The declassified Soviet-era documents are from the archives in Moscow, the diplomats said

The Russian ambassador to the US has given Republican Congresswoman Anna Paulina Luna the copies of the declassified Soviet files on the assassination of John F. Kennedy, the embassy announced on Tuesday.

Ambassador Aleksandr Darchiev met with Luna, a Republican from Florida, and handed her files compiled from the Russian state archives, diplomats said.

According to the Russian Embassy, many of the files had already been presented to the US by Soviet officials during Kennedy’s funeral in 1963.

“I have received a hard copy of the report on JFK’s assassination from the Ambassador of Russia. A team of experts is enroute to my office in the morning to begin translation and full review of documents,” Luna wrote on X.

Luna said journalist Jefferson Morley is helping her review the 350-page collection. “We will be posting translations, prepared by fluent Russian speakers, of significant material in the document. We will provide context on what this document is, how it came to be, and how it compares with what is known about Russia’s response to JFK’s assassination,” Morley wrote on X.

Luna has been campaigning for the release of all information related to the killing of Kennedy, the 35th US president, on November 22, 1963. She has questioned whether Lee Harvey Oswald, the man charged with the murder, was actually responsible.

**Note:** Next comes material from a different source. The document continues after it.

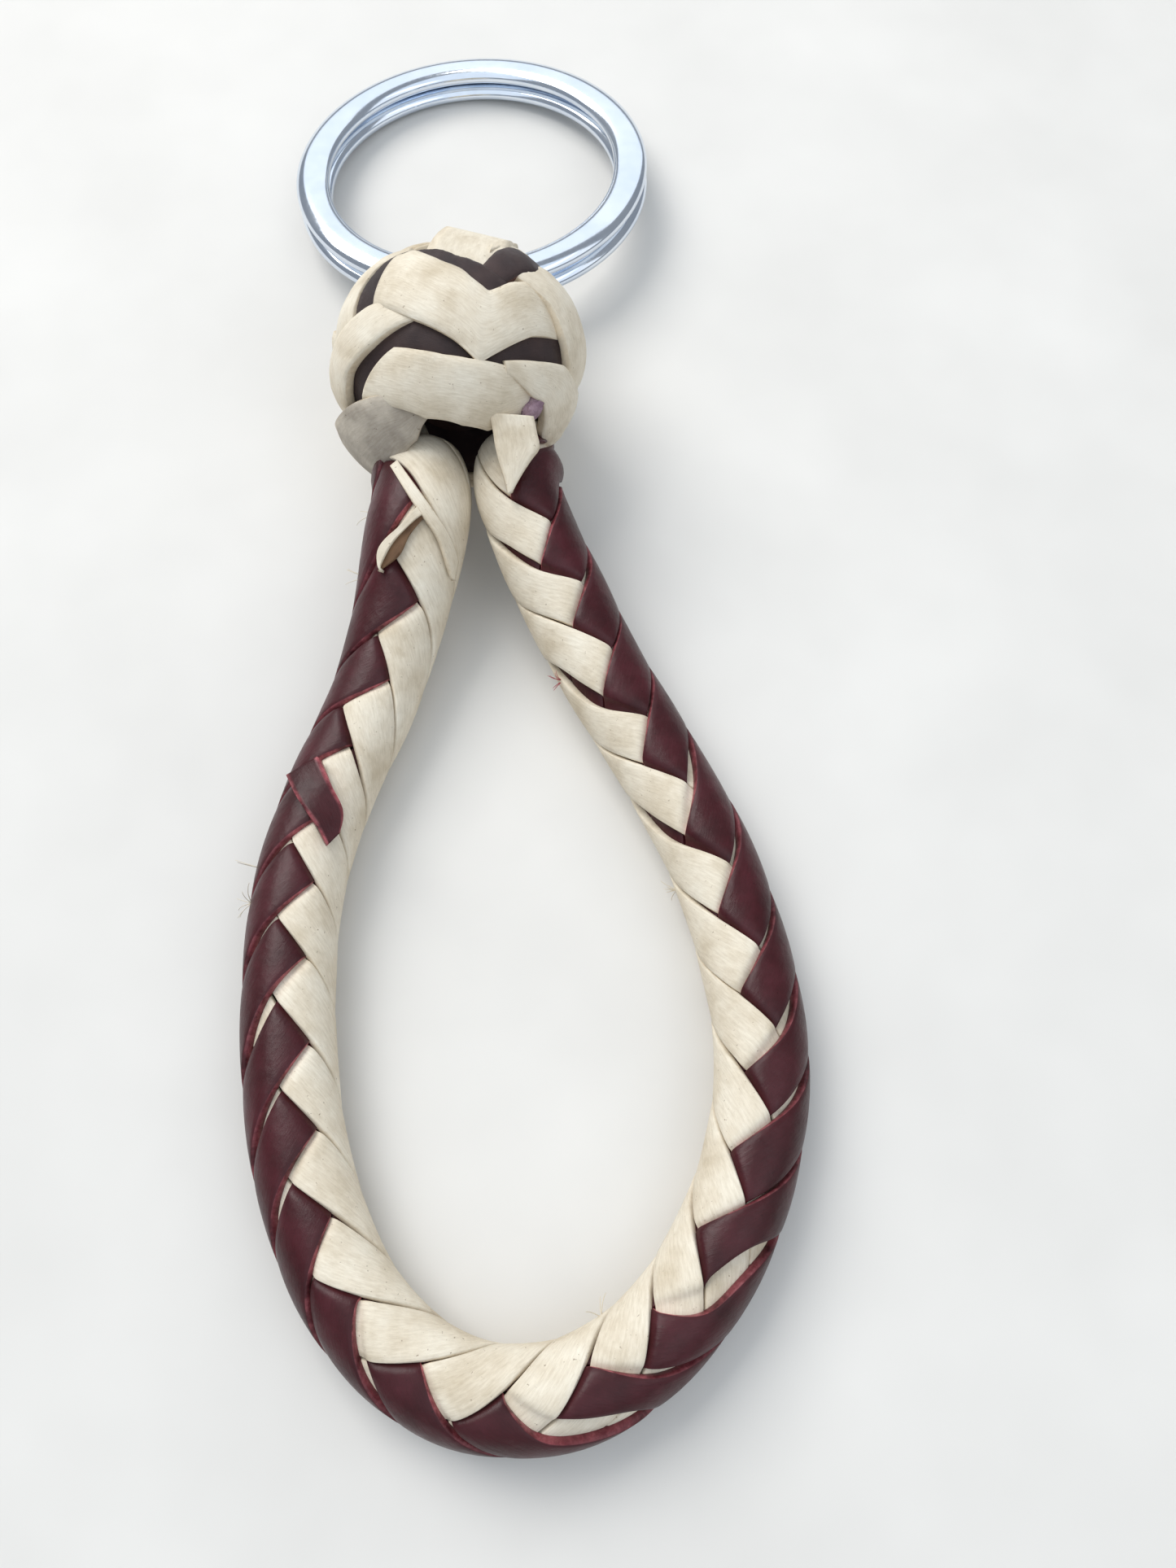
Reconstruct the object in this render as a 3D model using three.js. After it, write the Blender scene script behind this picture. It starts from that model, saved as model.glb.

The KGB collected files on Oswald, a former US Marine with left-leaning views, because he had lived in the Soviet Union for about three years and was married to a Russian woman.

Although the official investigation concluded that Oswald acted alone, various theories persist regarding Kennedy’s death, with some suggesting that the CIA or other elements of the US government were involved.

US President Donald Trump released 2,800 documents on the Kennedy assassination in 2017 and an additional 80,000 pages related to the case in March 2025.